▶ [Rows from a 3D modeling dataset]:
***

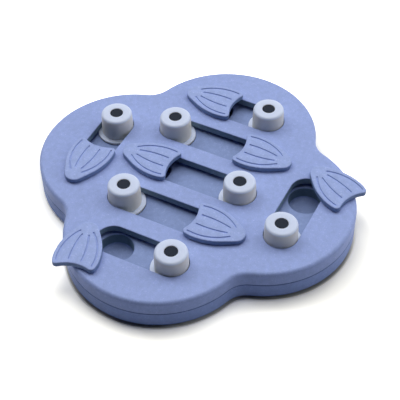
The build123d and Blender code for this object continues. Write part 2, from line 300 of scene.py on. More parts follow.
def new_group(name, inputs, outputs):
    """Shader node group with number inputs, given with their defaults, and number outputs."""
    group = bpy.data.node_groups.new(name, "ShaderNodeTree")
    for label, value in inputs.items():
        socket = group.interface.new_socket(label, in_out="INPUT", socket_type="NodeSocketFloat")
        socket.default_value = value
    for label in outputs:
        group.interface.new_socket(label, in_out="OUTPUT", socket_type="NodeSocketFloat")
    given = group.nodes.new("NodeGroupInput").outputs
    result = group.nodes.new("NodeGroupOutput").inputs
    return group, given, result


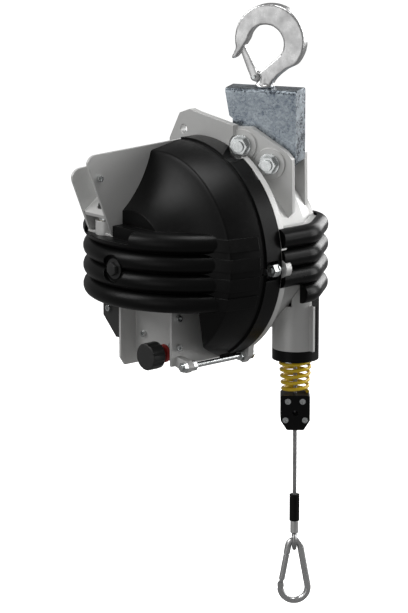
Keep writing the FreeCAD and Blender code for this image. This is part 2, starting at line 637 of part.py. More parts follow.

***

Identify every line where the string "code" appears.

▶ [Reply]:
The build123d and Blender code for this object continues. Write part 2, from line 300 of scene.py on. More parts follow.
Keep writing the FreeCAD and Blender code for this image. This is part 2, starting at line 637 of part.py. More parts follow.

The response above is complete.